Stepping aboard these ships is a very interesting experience. It’s chilling to see the miserable conditions these sailors endured below the decks. It was cold, damp and dark. You can only imagine the smell of the unwashed bodies, the snores , the coughs. Not a good place to be for 135 days!
You can also visit the replica of James Fort on the site. It’s very interesting to see how the settlers lived in the first half of the 17th century. The dwellings and the artifacts will give you an insight into the life of Jamestown during the first half of the 17th century.
Another interesting site to visit in the Jamestown Settlement is the Powhatan Indian Village. The village was designed based on archeological discoveries at an Indian site very close to Jamestown.
Before starting your visit, I suggest watching the introductory film that trace Jamestown Settlement’s beginnings and the first century of the Virginia colony. The movie also describes the Powhatan Indian, English and west central African cultures that merged in early Virginia.
What to Look For WhenVisiting Historic Jamestowne
In the Historic Jamestowne you’ll be taking a walking tour with a park ranger or an archeologist who will show you the remains of the fort as well as the archeological site.
The original fort had a triangular shape with circular watch towers. The construction was very basic, using indigenous trees stripped of branches and bark. Today’s replica reveals just a small part of the original structure.
Next to the fort you’ll see a bronze statue of Captain John Smith, one of the first settlers of Jamestown.
At the archeological site you’ll see carcasses of dogs, cats and horses presumed to have been consumed by the settlers during the “starving time.” Even more, in recent years some human bones have been discovered that seem to tell a far more gruesome story: the cannibalization of a 14-year-old English girl.
The archeological site also reveals remnants of the original Church at Jamestown, where Pocahontas was married.
The present day church (known as the Pocahontas Wedding Chapel) is a replica built in 1906 on the foundation of the original chapel. This is actually the fifth reconstruction, as the previous churches have either perished in the fire, or fell into ruin.
There is also an archeological museum at the Visitor Center that you can visit and a Glasshouse, where costumed glassblowers demonstrate Jamestown’s first industry.
Practical Information for Visiting Jamestown Settlement
Jamestown Settlement is located at 2110 Jamestown Road, in Williamsburg, VA 23185.
The site is open year-round from 9 a.m. to 5 p.m. daily, except Christmas Day and New Year’s Day. Outdoor living-history areas open at 10 a.m. to 4:30 p.m.
The information below has been updated in 2020 to reflect the latest prices.
Admission Fees and Parking
Tickets for Jamestown Settlement are good for 7 consecutive days and include admission to Yorktown Battlefield. The cost is $27.50 for adults, and $13.50 for children 6-12 years old. You can buy your combo ticket here.

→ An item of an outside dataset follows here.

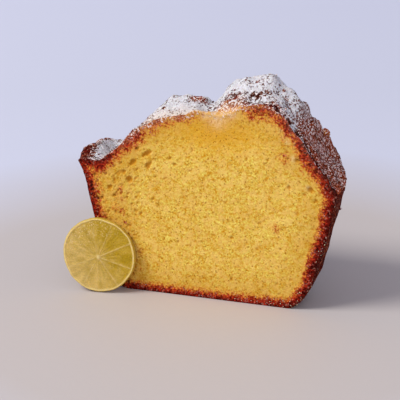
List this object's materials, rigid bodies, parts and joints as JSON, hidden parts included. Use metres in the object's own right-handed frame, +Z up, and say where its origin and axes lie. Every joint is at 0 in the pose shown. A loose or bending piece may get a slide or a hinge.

You can also buy a Historic-Triangle Pass for $99.99 (adults) or $46.00 (children 6-15). The pass grants you access to all three sites (Colonial Williamsburg, Jamestown Settlement, and Yorktown Battlefield) for seven consecutive days.
Parking for Jamestown Settlement is free.
Time Needed on the Site: You can visit both Jamestown Settlement and Historic Jamestowne in half a day. I suggest combining your visit with the next door Yorktown Battlefield, which is included in your ticket.
Where to Eat in Jamestown Settlement
Jamestown is a very small place with very few choices for food. We had lunch at Jamestown Settlement Café where they serve some sandwiches, soups and pizza, but the food is mediocre.
However, if you are not quite starving after visiting Jamestown Settlement, I’d suggest going back to Williamsburg where the food choices are far more numerous and much better. The driving is only 12-15 minutes.